O ministro Toffoli começou por afirmar que própria Constituição estabeleceu “o ponto de equilíbrio” entre os axiomas da liberdade de expressão e da proteção da criança e do adolescente, nos incisos do parágrafo 3º do artigo 220, segundo os quais “compete à lei federal: regular as diversões e espetáculos públicos, cabendo ao Poder Público informar sobre a natureza deles, as faixas etárias a que não se recomendem, locais e horários em que sua apresentação se mostre inadequada”; “estabelecer os meios legais que garantam à pessoa e à família a possibilidade de se defenderem de programas de rádio e televisão que contrariem o disposto no artigo 221”. Este artigo, por sua vez, prevê que a programação das emissoras deve atender, entre outros princípios, ao do “respeito aos valores éticos e sociais da pessoa e da família”.

No entanto, concordou com o ponto de vista de que não cabe ao Poder Público “autorizar” a exibição de programas no rádio ou na televisão, já que o inciso 16 do artigo 21 da Carta Magna dispõe ser competência da União “exercer a classificação, para efeito indicativo, de diversões públicas e de programas de rádio e televisão”.

Assim, segundo Toffoli, o Poder Público não pode submeter as emissoras a sanções administrativas.

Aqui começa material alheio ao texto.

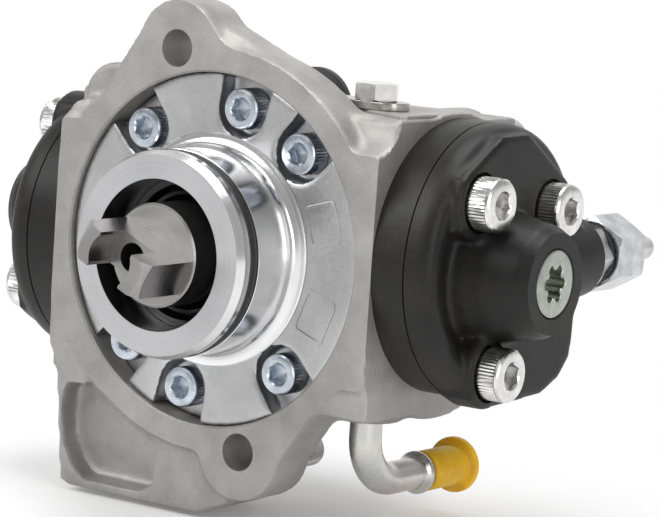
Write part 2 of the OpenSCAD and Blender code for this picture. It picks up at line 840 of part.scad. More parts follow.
// Plunger with its mushroom foot, for the right side
module plunger(side) {
  color([0.6, 0.6, 0.62])
    on_side(side)
      turned_x([[0, foot_x], [foot_r - foot_edge, foot_x], [foot_r, foot_x + foot_edge],
                [foot_r, foot_x + foot_t],
                [plunger_r, foot_x + foot_t], [plunger_r, foot_x + foot_t + plunger_len - 0.5],
                [plunger_r - 0.5, foot_x + foot_t + plunger_len],
                [0, foot_x + foot_t + plunger_len]], plunger_y);
}

module plunger_seat(side) {
  color([0.45, 0.45, 0.47])
    on_side(side)
      difference() {
        cyl_x(seat_disc_r, foot_x + foot_t, foot_x + foot_t + seat_disc_t, plunger_y);
        cyl_x(plunger_r + slip, 0, 60, plunger_y);
      }
}

module plunger_spring(side) {
  wire = 0.95;
  x0 = foot_x + foot_t + seat_disc_t + slip;
  color([0.5, 0.5, 0.52])
    on_side(side)
      translate([x0, plunger_y, 0])
        rotate([0, 90, 0])
          coil(seat_disc_r - 2.3, wire, seat_x - spigot_len - x0 - slip, 4);
}

// Steel pumping head with the plunger barrel, for the right side
module head_outline() {
  polygon([[-20, 20], [6, 34], [25, 22], [33, 14], [34.5, 0], [32.5, -22], [28, -27], [20, -30.4],
           [9, -30.6], [-14, -22], [-23, -4]]);
}

module cylinder_head(side) {
  foot_y = plunger_y + head_foot_dy;
  boss_top = seat_x + head_boss_h;
  color([0.16, 0.15, 0.15])
    on_side(side)
      difference() {
        union() {
          turned_x([[0, seat_x], [head_foot_r - 0.4, seat_x], [head_foot_r, seat_x + 0.4],
                    [head_foot_r, seat_x + head_foot_t], [head_foot_r - 0.5, seat_x + head_foot_t + 0.4],
                    [head_foot_r - 0.5, seat_x + 12.5], [head_foot_r - 2.6, seat_x + 15.6],
                    [head_foot_r - 6, seat_x + 16.6], [0, seat_x + 16.6]],
                   foot_y, head_foot_dz, 128);
          slab_x(seat_x + 4, seat_x + head_block_h)
            translate([plunger_y, 0])
              head_outline();
          turned_x([[0, seat_x], [16.6, seat_x + 16], [15.6, seat_x + 20], [14, seat_x + 27],
                    [head_boss_r + 1.3, boss_top - 1.6], [head_boss_r, boss_top], [0, boss_top]],
                   plunger_y, 0, 96);
          cyl_y(outlet_boss_r, plunger_y + 10, outlet_y, outlet_x, outlet_z, 64);
          turned_x([[0, seat_x - spigot_len], [spigot_r - 0.5, seat_x - spigot_len],
                    [spigot_r, seat_x - spigot_len + 0.5], [spigot_r, seat_x - 4.2],
                    [spigot_r - 1.8, seat_x - 4.2], [spigot_r - 1.8, seat_x - 2.2],
                    [spigot_r, seat_x - 2.2], [spigot_r, seat_x + cut], [0, seat_x + cut]],
                   plunger_y);
          cyl_x(barrel_r, seat_x - barrel_len, seat_x + cut, plunger_y);
        }
        at_head_screws() {
          cyl_x(m8_hole_r, seat_x - cut, seat_x + 40, n = 32);
          cyl_x(m8_head_r + 0.8, seat_x + head_screw_seat_h, seat_x + 40);
        }
        cyl_x(barrel_bore_r, seat_x - barrel_len - cut, seat_x + chamber_h, plunger_y, n = 64);
        cyl_x(3, seat_x + chamber_h - cut, seat_x + suction_h0 + cut, plunger_y, n = 32);
        cyl_x(suction_r, seat_x + suction_h0, seat_x + plug_h0 + cut, plunger_y);
        cyl_x(head_plug_r + thread_gap, seat_x + plug_h0, boss_top + cut, plunger_y);
        cyl_y(delivery_hole_r, plunger_y + 2, plunger_y + ball_seat_dy + cut, outlet_x, outlet_z, 24);
        turned_y([[0, plunger_y + ball_seat_dy], [delivery_hole_r, plunger_y + ball_seat_dy],
                  [ball_bore_r, plunger_y + ball_dy + 0.4],
                  [ball_bore_r, plunger_y + outlet_thread_dy + cut],
                  [0, plunger_y + outlet_thread_dy + cut]], outlet_x, outlet_z, 32);
        cyl_y(outlet_thread_r + thread_gap, plunger_y + outlet_thread_dy, outlet_y + cut,
              outlet_x, outlet_z);
      }
}

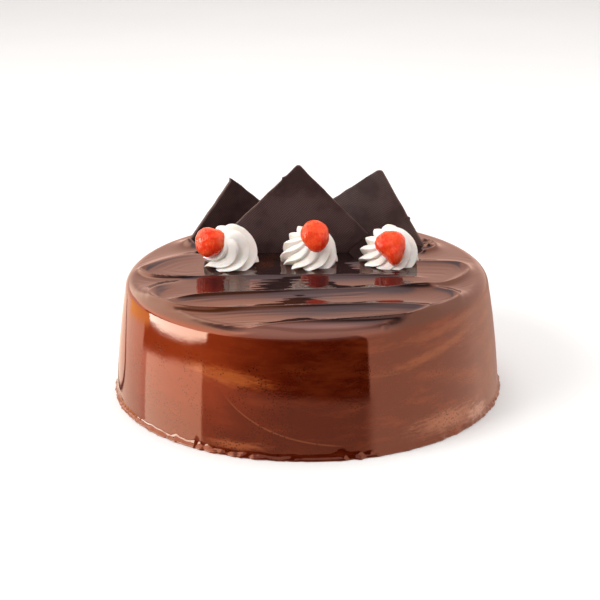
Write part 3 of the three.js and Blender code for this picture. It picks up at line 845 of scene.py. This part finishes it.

Ele fez uma pesquisa nos anais da Constituinte de 1988, para mostrar que já havia preocupação quanto à confusão entre a competência do Estado de “autorizar” ou de “orientar” as emissoras na chamada classificação indicativa.

E concluiu que a aplicação de multas prevista na lei, acaba por ser uma “restrição prévia” e, portanto, “um ato de proibição, de caráter autorizativo”. Ainda segundo Toffoli, cabe aos pais e aos responsáveis dizerem a seus filhos ou tutelados se podem ou não assistir a programas com classificação indicativa, não tendo o Estado a competência de punir as emissoras com multas ou de suspender por até dois dias a sua programação.

Toffoli considerou, então, inconstitucional a expressão “em horário diverso do autorizado”, constante do seguinte artigo 254 da ECA: “Transmitir, através de rádio ou televisão, espetáculo em horário diverso do autorizado ou sem aviso de sua classificação: Pena- multa de vinte a cem salários de referência; duplicada em caso de reincidência a autoridade judiciária poderá determinar a suspensão da programação da emissora por até dois dias”.

Assim, a prevalecer o entendimento da maioria até agora formada, a multa só é devida pelas emissoras - conforme o pedido da ação - quando o espetáculo for ao ar “sem aviso de sua classificação”.

AGU e PGR contra

Em nome da Advocacia-Geral, a secretária-geral de Contencioso, Grace Maria Mendonça, sustentou que a questão deveria ser analisada a partir do entendimento de que a liberdade de expressão não é absoluta, e em conjunto com outros direitos fundamentais, como o direito à proteção do menor e da família. A seu ver, o dispositivo do ECA “não institucionalizou a censura”, já que o Poder Público não restringe, modifica ou interfere na manifestação da liberdade de expressão.

O procurador-geral da República, Roberto Gurgel, também fez sustentação oral, para reforçar o seu parecer. Ele propôs inicialmente que a ação nem fosse “conhecida”, já que só atacava o dispositivo do ECA referente às penas previstas às emissoras que não seguissem a “classificação indicativa”.

O advogado da Abert, Gustavo Binembojn, argumentou que a Constituição usa o verbo “recomendar” quando fala de “regular” as diversões públicas, e não penaliza as emissoras que as transmitem. E criticou a briga constante entre as emissoras e o Poder Público, em torno da propensão do Estado de ser o “tutor” das “escolhas morais”.